Horne assembles a galvanic story depicting what may have been the era’s most virulent economic—and racist—exploitation, as jazz musicians battled organized crime, the Ku Klux Klan, and other variously malignant forces dominating the nightclub scene where jazz became known. Horne pays particular attention to women artists, such as pianist Mary Lou Williams and trombonist Melba Liston, who faced the triple jeopardy of racism, sexism, and class exploitation. He also limns the contributions of musicians with Native American roots who, because of the peculiarities of Jim Crow laws, were defined as African American.

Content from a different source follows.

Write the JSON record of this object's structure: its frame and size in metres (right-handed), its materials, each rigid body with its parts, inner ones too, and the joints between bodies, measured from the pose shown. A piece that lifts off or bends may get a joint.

He traces the routes of those musicians forced into exile because of Jim Crow: Dexter Gordon in Copenhagen; Art Farmer in Vienna; Randy Weston in Morocco. Gerald Horne writes of the countless lives of artistry and genius—both known, like Armstrong, Ellington, and Coltrane, and unknown. This is the story of a beautiful lotus, growing from the filth of the crassest form of human immiseration.

Gerald Horne has made an exhaustive examination of archives, oral history interviews, autobiographies, and secondary literature to present a devastating picture of what has been termed ‘cockroach capitalism’—the jazz business that ruthlessly exploits and degrades [not just] African American musicians.

—Douglas Daniels, author, Lester Leaps In: The Life and Times of Lester “Pres” Young

What does it mean for descendants of enslaved people to create a music embraced by the world and still be treated as second-class citizens, exploited, dehumanized, and subject to premature death? By following the money, the managers, the musicians, and the bodies, Gerald Horne gives us enthralling view of jazz history from the underside. An essential contribution to our understanding of how racial capitalism shaped American music.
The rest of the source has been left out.